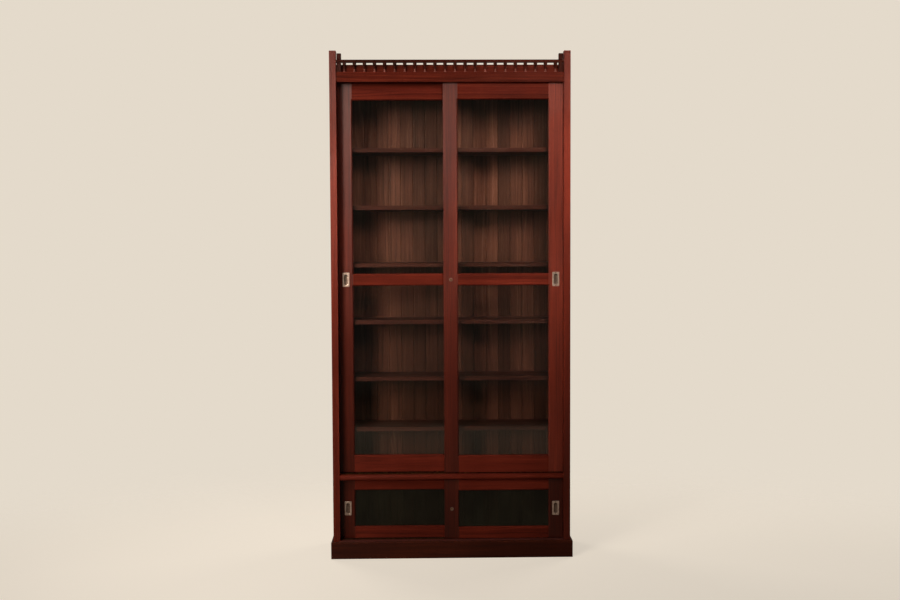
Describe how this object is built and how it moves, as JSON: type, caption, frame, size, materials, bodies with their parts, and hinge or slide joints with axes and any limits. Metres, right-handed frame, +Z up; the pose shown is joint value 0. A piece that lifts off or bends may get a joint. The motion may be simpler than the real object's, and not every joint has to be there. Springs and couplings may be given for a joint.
{
  "type": "sliding door bookcase",
  "caption": "Tall glazed mahogany office bookcase with sliding door pairs above and below a moulded ledge, adjustable shelves, a spindle gallery on top and a projecting plinth.",
  "frame": {"origin": "middle of the footprint's bounding box on the floor plane, z = 0 at the underside of the plinth", "axes": "+Z up, the doors face -Y, +X to the right for someone facing the doors"},
  "size_m": [1.244, 0.342, 2.59],
  "materials": {
    "mahogany": "french polished red-brown mahogany, worn satin gloss",
    "carcass_wood": "dark stained, dull",
    "shelf_wood": "stained and waxed",
    "plinth_wood": "darkened polish, scuffed",
    "glass": "clear old drawn glass",
    "pull_metal": "pale worn brass",
    "brass": "dull aged brass"
  },
  "bodies": {
    "carcass": {"left_gable": "mahogany", "right_gable": "mahogany", "top_board": "carcass_wood", "head_board": "carcass_wood", "frieze": "mahogany", "gallery_rail": "mahogany", "gallery_spindles": "mahogany", "gallery_posts": "mahogany", "mid_ledge": "mahogany", "bottom_board": "carcass_wood", "back_boards": "carcass_wood", "kick_rail": "carcass_wood", "plinth_front": "plinth_wood", "plinth_returns": "plinth_wood", "plinth_blocks": "carcass_wood", "shelf_racks": "carcass_wood", "shelf_battens": "carcass_wood", "shelf_1": "shelf_wood", "shelf_2": "shelf_wood", "shelf_3": "shelf_wood", "shelf_4": "shelf_wood", "shelf_5": "shelf_wood", "shelf_6": "shelf_wood", "upper_sill_rails": "brass", "lower_sill_rails": "brass"},
    "upper_left_door": {"upper_left_door_stiles": "mahogany", "upper_left_door_rails": "mahogany", "upper_left_door_glass": "glass", "upper_left_door_beads": "mahogany", "upper_left_door_pull": "pull_metal", "upper_left_door_strike": "brass", "upper_left_door_sheaves": "brass"},
    "upper_right_door": {"upper_right_door_stiles": "mahogany", "upper_right_door_rails": "mahogany", "upper_right_door_glass": "glass", "upper_right_door_beads": "mahogany", "upper_right_door_pull": "pull_metal", "upper_right_door_sheaves": "brass", "upper_lock_case": "brass"},
    "lower_left_door": {"lower_left_door_stiles": "mahogany", "lower_left_door_rails": "mahogany", "lower_left_door_glass": "glass", "lower_left_door_beads": "mahogany", "lower_left_door_pull": "pull_metal", "lower_left_door_strike": "brass"},
    "lower_right_door": {"lower_right_door_stiles": "mahogany", "lower_right_door_rails": "mahogany", "lower_right_door_glass": "glass", "lower_right_door_beads": "mahogany", "lower_right_door_pull": "pull_metal", "lower_lock_case": "brass"},
    "upper_left_roller_outer": {"upper_left_roller_outer": "brass"},
    "upper_left_roller_inner": {"upper_left_roller_inner": "brass"},
    "upper_right_roller_outer": {"upper_right_roller_outer": "brass"},
    "upper_right_roller_inner": {"upper_right_roller_inner": "brass"},
    "upper_lock_plug": {"upper_lock_plug": "brass"},
    "upper_lock_bolt": {"upper_lock_bolt": "brass"},
    "lower_lock_plug": {"lower_lock_plug": "brass"},
    "lower_lock_bolt": {"lower_lock_bolt": "brass"}
  },
  "joints": [
    {"name": "upper_left_door_slide", "type": "slide", "parent": "carcass", "child": "upper_left_door", "axis": [1, 0, 0], "range_m": [0, 0.538]},
    {"name": "upper_right_door_slide", "type": "slide", "parent": "carcass", "child": "upper_right_door", "axis": [1, 0, 0], "range_m": [-0.538, 0]},
    {"name": "lower_left_door_slide", "type": "slide", "parent": "carcass", "child": "lower_left_door", "axis": [1, 0, 0], "range_m": [0, 0.538]},
    {"name": "lower_right_door_slide", "type": "slide", "parent": "carcass", "child": "lower_right_door", "axis": [1, 0, 0], "range_m": [-0.538, 0]},
    {"name": "upper_left_roller_outer_spin", "type": "hinge", "parent": "upper_left_door", "child": "upper_left_roller_outer", "pos_m": [-0.466, -0.091, 0.4453], "axis": [0, 1, 0], "continuous": true},
    {"name": "upper_left_roller_inner_spin", "type": "hinge", "parent": "upper_left_door", "child": "upper_left_roller_inner", "pos_m": [-0.072, -0.091, 0.4453], "axis": [0, 1, 0], "continuous": true},
    {"name": "upper_right_roller_outer_spin", "type": "hinge", "parent": "upper_right_door", "child": "upper_right_roller_outer", "pos_m": [0.466, -0.121, 0.4453], "axis": [0, 1, 0], "continuous": true},
    {"name": "upper_right_roller_inner_spin", "type": "hinge", "parent": "upper_right_door", "child": "upper_right_roller_inner", "pos_m": [0.072, -0.121, 0.4453], "axis": [0, 1, 0], "continuous": true},
    {"name": "upper_lock_turn", "type": "hinge", "parent": "upper_right_door", "child": "upper_lock_plug", "pos_m": [0, -0.133, 1.4335], "axis": [0, 1, 0], "range_deg": [0, 90]},
    {"name": "upper_lock_throw", "type": "slide", "parent": "upper_right_door", "child": "upper_lock_bolt", "axis": [0, 1, 0], "range_m": [0, 0.004]},
    {"name": "lower_lock_turn", "type": "hinge", "parent": "lower_right_door", "child": "lower_lock_plug", "pos_m": [0, -0.133, 0.2475], "axis": [0, 1, 0], "range_deg": [0, 90]},
    {"name": "lower_lock_throw", "type": "slide", "parent": "lower_right_door", "child": "lower_lock_bolt", "axis": [0, 1, 0], "range_m": [0, 0.004]}
  ],
  "couplings": [
    {"joint": "upper_left_roller_outer_spin", "follows": "upper_left_door_slide", "rad_per_m": 97.087},
    {"joint": "upper_left_roller_inner_spin", "follows": "upper_left_door_slide", "rad_per_m": 97.087},
    {"joint": "upper_right_roller_outer_spin", "follows": "upper_right_door_slide", "rad_per_m": 97.087},
    {"joint": "upper_right_roller_inner_spin", "follows": "upper_right_door_slide", "rad_per_m": 97.087},
    {"joint": "upper_lock_throw", "follows": "upper_lock_turn", "m_per_rad": 0.0025465},
    {"joint": "lower_lock_throw", "follows": "lower_lock_turn", "m_per_rad": 0.0025465}
  ]
}
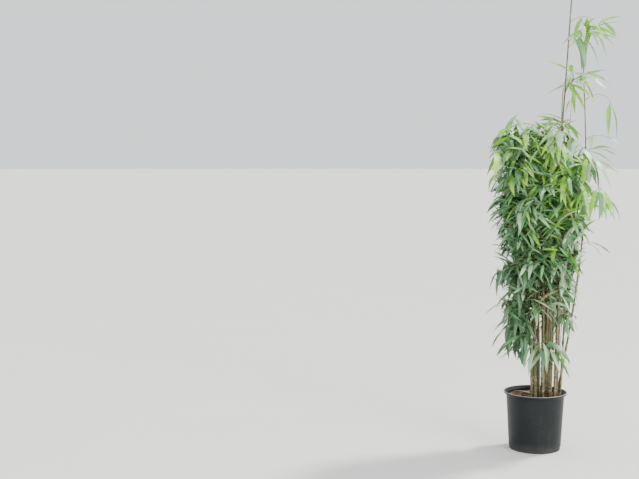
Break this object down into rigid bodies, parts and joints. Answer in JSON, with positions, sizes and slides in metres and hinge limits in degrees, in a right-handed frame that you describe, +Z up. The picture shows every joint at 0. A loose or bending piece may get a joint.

Request
Print the whole listing exactly as it is.

Answer to the exercise
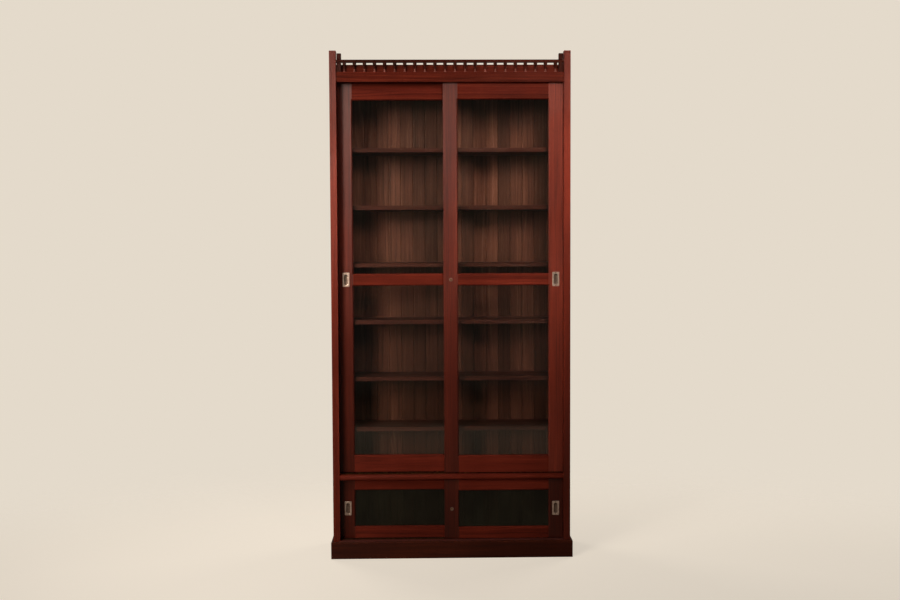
Describe how this object is built and how it moves, as JSON: type, caption, frame, size, materials, bodies with their parts, and hinge or slide joints with axes and any limits. Metres, right-handed frame, +Z up; the pose shown is joint value 0. A piece that lifts off or bends may get a joint. The motion may be simpler than the real object's, and not every joint has to be there. Springs and couplings may be given for a joint.
{
  "type": "sliding door bookcase",
  "caption": "Tall glazed mahogany office bookcase with sliding door pairs above and below a moulded ledge, adjustable shelves, a spindle gallery on top and a projecting plinth.",
  "frame": {"origin": "middle of the footprint's bounding box on the floor plane, z = 0 at the underside of the plinth", "axes": "+Z up, the doors face -Y, +X to the right for someone facing the doors"},
  "size_m": [1.244, 0.342, 2.59],
  "materials": {
    "mahogany": "french polished red-brown mahogany, worn satin gloss",
    "carcass_wood": "dark stained, dull",
    "shelf_wood": "stained and waxed",
    "plinth_wood": "darkened polish, scuffed",
    "glass": "clear old drawn glass",
    "pull_metal": "pale worn brass",
    "brass": "dull aged brass"
  },
  "bodies": {
    "carcass": {"left_gable": "mahogany", "right_gable": "mahogany", "top_board": "carcass_wood", "head_board": "carcass_wood", "frieze": "mahogany", "gallery_rail": "mahogany", "gallery_spindles": "mahogany", "gallery_posts": "mahogany", "mid_ledge": "mahogany", "bottom_board": "carcass_wood", "back_boards": "carcass_wood", "kick_rail": "carcass_wood", "plinth_front": "plinth_wood", "plinth_returns": "plinth_wood", "plinth_blocks": "carcass_wood", "shelf_racks": "carcass_wood", "shelf_battens": "carcass_wood", "shelf_1": "shelf_wood", "shelf_2": "shelf_wood", "shelf_3": "shelf_wood", "shelf_4": "shelf_wood", "shelf_5": "shelf_wood", "shelf_6": "shelf_wood", "upper_sill_rails": "brass", "lower_sill_rails": "brass"},
    "upper_left_door": {"upper_left_door_stiles": "mahogany", "upper_left_door_rails": "mahogany", "upper_left_door_glass": "glass", "upper_left_door_beads": "mahogany", "upper_left_door_pull": "pull_metal", "upper_left_door_strike": "brass", "upper_left_door_sheaves": "brass"},
    "upper_right_door": {"upper_right_door_stiles": "mahogany", "upper_right_door_rails": "mahogany", "upper_right_door_glass": "glass", "upper_right_door_beads": "mahogany", "upper_right_door_pull": "pull_metal", "upper_right_door_sheaves": "brass", "upper_lock_case": "brass"},
    "lower_left_door": {"lower_left_door_stiles": "mahogany", "lower_left_door_rails": "mahogany", "lower_left_door_glass": "glass", "lower_left_door_beads": "mahogany", "lower_left_door_pull": "pull_metal", "lower_left_door_strike": "brass"},
    "lower_right_door": {"lower_right_door_stiles": "mahogany", "lower_right_door_rails": "mahogany", "lower_right_door_glass": "glass", "lower_right_door_beads": "mahogany", "lower_right_door_pull": "pull_metal", "lower_lock_case": "brass"},
    "upper_left_roller_outer": {"upper_left_roller_outer": "brass"},
    "upper_left_roller_inner": {"upper_left_roller_inner": "brass"},
    "upper_right_roller_outer": {"upper_right_roller_outer": "brass"},
    "upper_right_roller_inner": {"upper_right_roller_inner": "brass"},
    "upper_lock_plug": {"upper_lock_plug": "brass"},
    "upper_lock_bolt": {"upper_lock_bolt": "brass"},
    "lower_lock_plug": {"lower_lock_plug": "brass"},
    "lower_lock_bolt": {"lower_lock_bolt": "brass"}
  },
  "joints": [
    {"name": "upper_left_door_slide", "type": "slide", "parent": "carcass", "child": "upper_left_door", "axis": [1, 0, 0], "range_m": [0, 0.538]},
    {"name": "upper_right_door_slide", "type": "slide", "parent": "carcass", "child": "upper_right_door", "axis": [1, 0, 0], "range_m": [-0.538, 0]},
    {"name": "lower_left_door_slide", "type": "slide", "parent": "carcass", "child": "lower_left_door", "axis": [1, 0, 0], "range_m": [0, 0.538]},
    {"name": "lower_right_door_slide", "type": "slide", "parent": "carcass", "child": "lower_right_door", "axis": [1, 0, 0], "range_m": [-0.538, 0]},
    {"name": "upper_left_roller_outer_spin", "type": "hinge", "parent": "upper_left_door", "child": "upper_left_roller_outer", "pos_m": [-0.466, -0.091, 0.4453], "axis": [0, 1, 0], "continuous": true},
    {"name": "upper_left_roller_inner_spin", "type": "hinge", "parent": "upper_left_door", "child": "upper_left_roller_inner", "pos_m": [-0.072, -0.091, 0.4453], "axis": [0, 1, 0], "continuous": true},
    {"name": "upper_right_roller_outer_spin", "type": "hinge", "parent": "upper_right_door", "child": "upper_right_roller_outer", "pos_m": [0.466, -0.121, 0.4453], "axis": [0, 1, 0], "continuous": true},
    {"name": "upper_right_roller_inner_spin", "type": "hinge", "parent": "upper_right_door", "child": "upper_right_roller_inner", "pos_m": [0.072, -0.121, 0.4453], "axis": [0, 1, 0], "continuous": true},
    {"name": "upper_lock_turn", "type": "hinge", "parent": "upper_right_door", "child": "upper_lock_plug", "pos_m": [0, -0.133, 1.4335], "axis": [0, 1, 0], "range_deg": [0, 90]},
    {"name": "upper_lock_throw", "type": "slide", "parent": "upper_right_door", "child": "upper_lock_bolt", "axis": [0, 1, 0], "range_m": [0, 0.004]},
    {"name": "lower_lock_turn", "type": "hinge", "parent": "lower_right_door", "child": "lower_lock_plug", "pos_m": [0, -0.133, 0.2475], "axis": [0, 1, 0], "range_deg": [0, 90]},
    {"name": "lower_lock_throw", "type": "slide", "parent": "lower_right_door", "child": "lower_lock_bolt", "axis": [0, 1, 0], "range_m": [0, 0.004]}
  ],
  "couplings": [
    {"joint": "upper_left_roller_outer_spin", "follows": "upper_left_door_slide", "rad_per_m": 97.087},
    {"joint": "upper_left_roller_inner_spin", "follows": "upper_left_door_slide", "rad_per_m": 97.087},
    {"joint": "upper_right_roller_outer_spin", "follows": "upper_right_door_slide", "rad_per_m": 97.087},
    {"joint": "upper_right_roller_inner_spin", "follows": "upper_right_door_slide", "rad_per_m": 97.087},
    {"joint": "upper_lock_throw", "follows": "upper_lock_turn", "m_per_rad": 0.0025465},
    {"joint": "lower_lock_throw", "follows": "lower_lock_turn", "m_per_rad": 0.0025465}
  ]
}
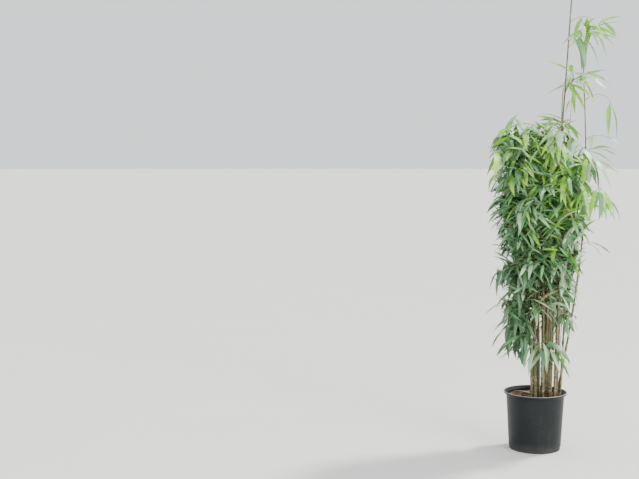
Break this object down into rigid bodies, parts and joints. Answer in JSON, with positions, sizes and slides in metres and hinge limits in degrees, in a right-handed frame that you describe, +Z up. The picture shows every joint at 0. A loose or bending piece may get a joint.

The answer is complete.